Editora: W.W. Norton

Por que, com tantos países vivendo surtos de violência durante a Primavera Árabe, o Ocidente optou por agir na Líbia e não em outros lugares, como a Síria ou o Iêmen? Muamar Kadafi estava tão isolado politicamente que era possível acreditar que uma intervenção limitada pudesse dar conta do recado. A Liga Árabe e importantes vizinhos da Líbia, como Egito e Tunísia, também eram a favor da intervenção. Esse suporte também foi essencial. Mas, de fato, o que deu certo na Líbia pode não funcionar em outros lugares.
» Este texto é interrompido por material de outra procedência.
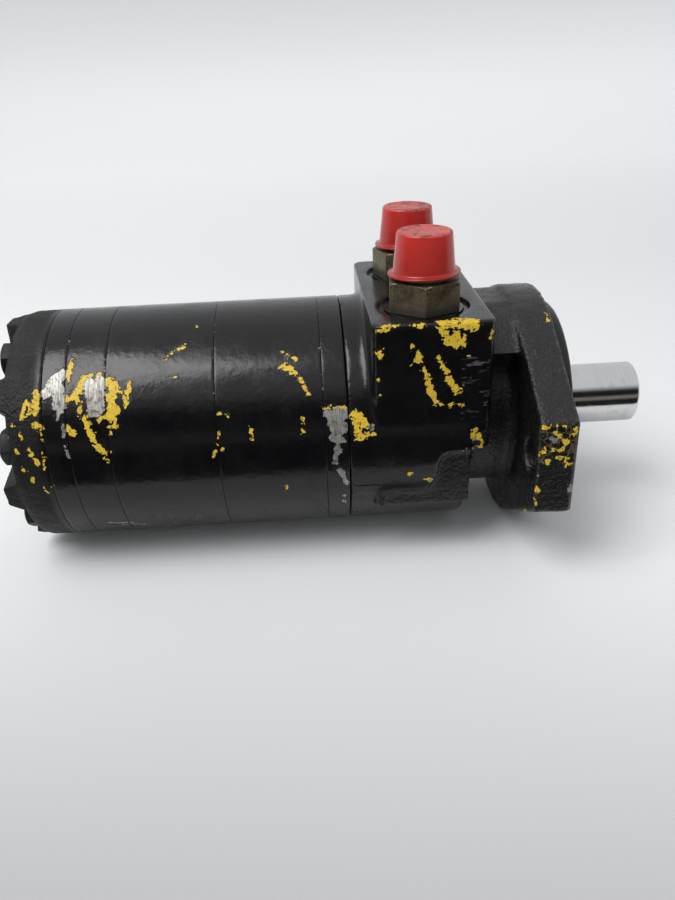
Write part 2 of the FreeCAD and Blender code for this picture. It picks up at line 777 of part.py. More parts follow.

Nesse contexto, a Síria pode ser o próximo país a enfrentar uma intervenção militar? São casos bem diferentes. Como disse, a Líbia era um país politicamente isolado na região; não é o caso da Síria. Contudo, quanto mais os líderes sírios atirarem em seu próprio povo, mais chances existem desse quadro se modificar. A Liga Árabe se opunha fortemente a um endurecimento com relação à Síria, mas isso está mudando. Tenho sérias dúvidas quanto à capacidade da Otan de fazer algo bom na Síria hoje. O que importa nesse momento é o que os vizinhos podem fazer – e não estou falando de saídas militares – para pressionar o ditador Bashar Assad. É muito pouco provável que a Síria consiga manter seu regime autoritário enquanto o resto da região caminha em direção à democracia. Mas, dado o trauma do Iraque, a Otan faz muito bem em ser cautelosa também neste caso.